Sélection officielle
Deux jours une nuit

Nationalité :Français , belge
Genre : Drame
Durée : 1h35min
Date de sortie : 21 Mai 2014
Réalisateur : Jean-Pierre Dardenne, Luc Dardenne
Acteurs principaux : Marion Cotillard, Fabrizio Rongione, Pili Groyne

Sandra, aidée par son mari, n’a qu’un week-end pour aller voir ses collègues et les convaincre de renoncer à leur prime pour qu’elle puisse garder son travail.


(L'avis exprimé par les rédacteurs de cette rubrique est indépendant du travail et des choix du Jury oecuménique.)

Il est malséant, et on n’en a vraiment pas envie, de dire du mal du 9ème film de Jean-Pierre et Luc Dardenne.
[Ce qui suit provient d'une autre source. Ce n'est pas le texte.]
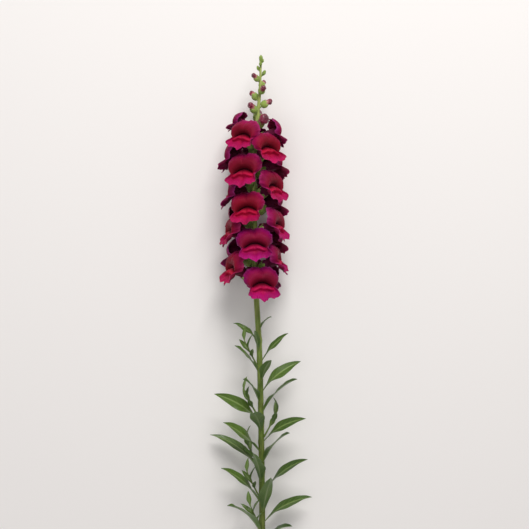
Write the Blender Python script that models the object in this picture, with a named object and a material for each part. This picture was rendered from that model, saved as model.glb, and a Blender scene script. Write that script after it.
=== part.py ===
"""A cut snapdragon stem lying on its back: stalk, florets, buds, leaves and side shoots.

Everything grows from one stalk line that runs from the tip down to the cut end. In the growing frame
the tip is towards +Y and the best side of the flower spike faces up, +Z. A last turn and shift lay the
stem on the surface z = 0. Lengths in the values below are millimetres, angles are degrees, and the
finished meshes are in metres.
"""
import math
import random

import bmesh
import bpy
import numpy as np
from mathutils import Euler, Vector

MM = 0.001
SEAT_GAP = 0.35

# Stalk, by distance from the tip
STEM_LENGTH = 600.0
STALK_SIDEWAYS = ((0, 2), (30, 1), (100, -5), (200, -4), (300, 1), (420, 4), (600, 6))
STALK_HEIGHT = ((0, 36), (60, 34), (150, 34), (270, 33), (400, 18.5), (600, -1.0))
STALK_RADIUS = ((0, 1.0), (30, 1.4), (80, 2.1), (150, 2.6), (270, 2.8), (400, 3.0), (600, 3.2))
STALK_STEP = 24.0
CUT_SLANT = 30.0
TIP_BUD_LENGTH, TIP_BUD_RADIUS = 7.0, 1.9

# Buds and florets, from the tip down
FIRST_GROWTH = 4.0
GROWTH_GAP = ((0, 3.0), (20, 5.8), (60, 7.0), (90, 6.8), (120, 7.4), (600, 7.4))
GREEN_BUDS, NOSED_BUDS, ROUND_BUDS, FLORETS = 4, 6, 2, 23
TURN_PER_GROWTH = 141.5
LOWEST_AZIMUTH = 10.0
GROWTH_SIZE = ((0, 0.45), (20, 0.6), (50, 0.78), (75, 0.86), (115, 1.0), (600, 1.0))
OPENING = (0.72, 0.9)
SPIKE_SEED = 13

# Corolla, about the pedicel's root: y up the stalk, z away from it
TUBE_PATH = ((0.0, 3.1, 3.6), (0.0, 9.6, 10.5), (0.0, 12.6, 19.0))
TUBE_RADIUS = ((0.0, 0.0), (0.2, 4.3), (0.62, 5.3), (1.0, 7.0))
TUBE_STATIONS = (0.62, 0.2)
MOUTH_HALF_WIDTH = 9.6
MOUTH_RISE = 1.6
MOUTH_SAG = 4.6
MOUTH_SLIT = 0.35
LIP_REACH = (
    (0, 15.8), (14, 17.4), (32, 18.9), (56, 19.6), (80, 17.8),
    (104, 13.6), (122, 18.6), (138, 17.8), (158, 14.4), (180, 16.8),
)
UPPER_PROFILE = ((0, 0.8), (0.2, 4.0), (0.34, 4.8), (0.52, 4.3), (0.78, 0.8), (1.0, -4.4))
LOWER_PROFILE = ((0, 0.0), (0.2, 2.2), (0.34, 3.0), (0.52, 3.8), (0.78, 8.4), (1.0, 10.8))
PALATE_PROFILE = ((0, 0.0), (0.16, 3.8), (0.32, 4.6), (0.52, 1.2), (0.78, 0.2), (1.0, 0.0))
LIP_STATIONS = (0.0, 0.22, 0.52, 0.78, 1.0)
BLADE_STATIONS = (1.0, 0.78, 0.52)
LIP_THICKNESS = 0.8
SIDE_LIFT = 3.2
RUFFLE, RUFFLES = 0.9, 7

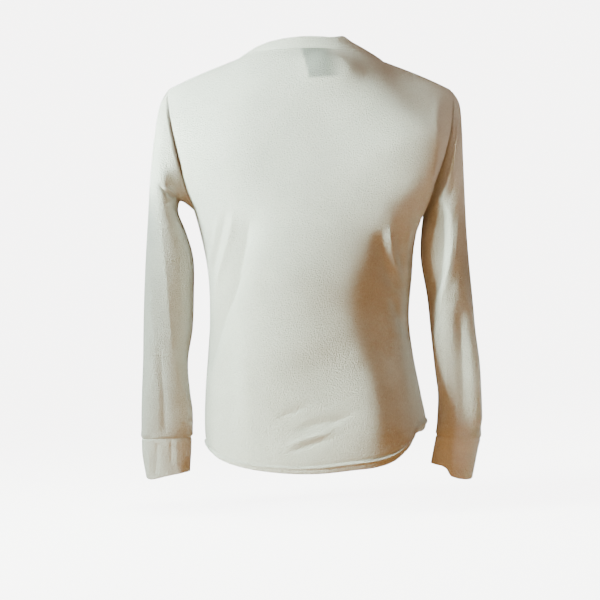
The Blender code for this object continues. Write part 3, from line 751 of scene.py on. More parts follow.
def upper_panel(t, u, face):
    """The panel from the chest, where t is 0, up to the shoulder and neck seams."""
    turn = np.pi * u
    left = armhole("left", t, face)
    right = armhole("right", t, face)
    line = BACK_MIDDLE if face > 0 else FRONT_MIDDLE
    middle = bezier(line, t)
    share = ((1 + np.cos(turn)) / 2)[..., None]
    side = right + (left - right) * share
    swell = 1 + SQUARENESS * np.sin(2 * turn) ** 2 * (1 - t) ** 2
    reach = np.sin(turn) * swell
    x = (left + right)[..., 0] / 2 + (left - right)[..., 0] / 2 * np.cos(turn) * swell
    y = side[..., 1] + (middle[..., 0] - side[..., 1]) * reach
    z = side[..., 2] + (middle[..., 1] - side[..., 2]) * np.sin(turn) ** 2
    ends = armhole("left", np.ones_like(t), face), armhole("right", np.ones_like(t), face)
    pull = soft_pull(t, u, ends, line[-1], face)
    x = x + pull[..., 0] * t**2
    y = y + pull[..., 1] * (1 - np.cos(t**2 * np.pi / 2))
    z = z + pull[..., 2] * np.sin(t**2 * np.pi / 2)
    return np.stack([x, y, z], axis=-1)


def panel_places():
    """The shares at which a panel's columns, its lower rows and its upper rows stand."""
    steps = np.array(EDGE_STEPS)
    across = np.linspace(0, 1, PANEL_COLUMNS + 1)
    close = steps / PANEL_COLUMNS
    across = np.sort(np.concatenate([across, close, 1 - close]))
    reach = HEM_ROWS_REACH / HEM_TO_CHEST
    lower = np.concatenate(
        [np.linspace(0, reach, HEM_ROWS, endpoint=False),
         np.linspace(reach, 1, LOWER_ROWS, endpoint=False)]
    )
    upper = np.linspace(0, 1, UPPER_ROWS + 1)
    upper = np.sort(np.concatenate([upper, 1 - steps / UPPER_ROWS]))
    return across, lower, upper


def panel_grid(face):
    """Rows of points from the hem to the shoulders, columns from the left to the right."""
    u, lower, upper = panel_places()
    rows = [lower_panel(v, u, face) for v in lower]
    rows += [upper_panel(np.full(u.shape, t), u, face) for t in upper]
    return softened(np.array(rows), len(lower))


def softened(rows, chest):
    """Rounds the crease across the chest, where the lower and the upper rows meet."""
    height = np.linalg.norm(rows[chest] - rows[chest - 1], axis=1).mean()
    reach = int(3 * CHEST_SOFTNESS / height)
    part = slice(chest - reach, chest + reach + 1)
    band = rows[part]
    away = (np.arange(len(band)) - reach) * height
    share = 0.5 * np.exp(-((away / CHEST_SOFTNESS) ** 2))[1:-1, None, None]
    for _ in range(round(2 * (CHEST_SOFTNESS / height) ** 2)):
        level = (band[:-2, 1:-1] + band[2:, 1:-1]) / 2
        band[1:-1, 1:-1] += share * (level - band[1:-1, 1:-1])
    rows[part] = band
    return rows


def sleeve_angles():
    """Angles round a sleeve that meet the rows of the panels at the armhole."""
    _, _, upper = panel_places()
    behind = 180.0 * (1 - upper)
    return np.concatenate([behind, -behind[-2:0:-1]])


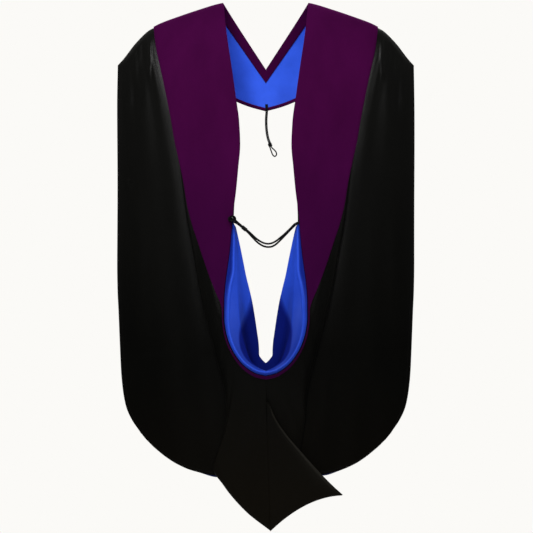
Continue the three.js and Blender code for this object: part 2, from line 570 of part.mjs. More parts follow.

Ces frères unis, dont la fibre humaniste et les sujets tirés de la vie quotidienne des plus humbles suscitent le respect de tous, nous donnent cependant avec cette histoire minimaliste un album d’images plutôt répétitives et attendues dont l’authenticité peine à s’imposer. Certes le cheminement vers la guérison de la dépressive Sandra à l’occasion de sa découverte d’une solidarité humaine improbable fournit-elle des raisons de ne pas désespérer de l’homme. Ce dilemme éthique semble cependant un peu tiré par les cheveux : on ne comprend pas pourquoi les salariés de l’entreprise ont pu être entraînés contre leur gré dans ce vote absurde, et absurdement répété, sur une alternative qui ne fait que refléter l’invraisemblable irresponsabilité du patron et la bassesse très XIXème siècle du contremaître (malheureux Olivier Gourmet fourvoyé !) ; pas non plus pourquoi ce vote n’a pas suscité une vague d’abstentions. Peut être faut-il accepter le fait que, dans l’intention des réalisateurs, le déploiement de cette situation extrême était indispensable à une démonstration que certains pourront trouver émouvante, d’autres un peu théorique et privée de vie.


Cette histoire de Sandra m’a fait penser à celle de la vigne de Naboth (1 Rois 21). Celui qui veut quelque chose (Achab/Dumont) charge quelqu’un d’autre (Jézabel/le contremaître) de trouver à sa place un stratagème qui lui permette arriver à ses fins. Le stratagème en question est plus ou moins confidentiel. Jézabel envoie des messagers pour inciter les dignitaires à accuser Naboth sous un faux prétexte. Dumont téléphone aux collègues de Sandra pour les inciter à voter contre elle. Jusqu’à quel point les uns et les autres sont dupes ? Les autorités condamnent Naboth, et les collègues de Sandra votent contre elle lors du premier vote. Lors du 2e vote, la moitié d’eux la soutient. Car entre temps elle va les voir, un à un, pour les supplier. Il y en a qui ont vraiment besoin de cette prime. Sandra comprend. D’autres sont prêts à y renoncer pour sauver l’emploi de leur collègue. Les motivations sont diverses, mais un argument revient souvent : « ce n’est pas moi qui décide ».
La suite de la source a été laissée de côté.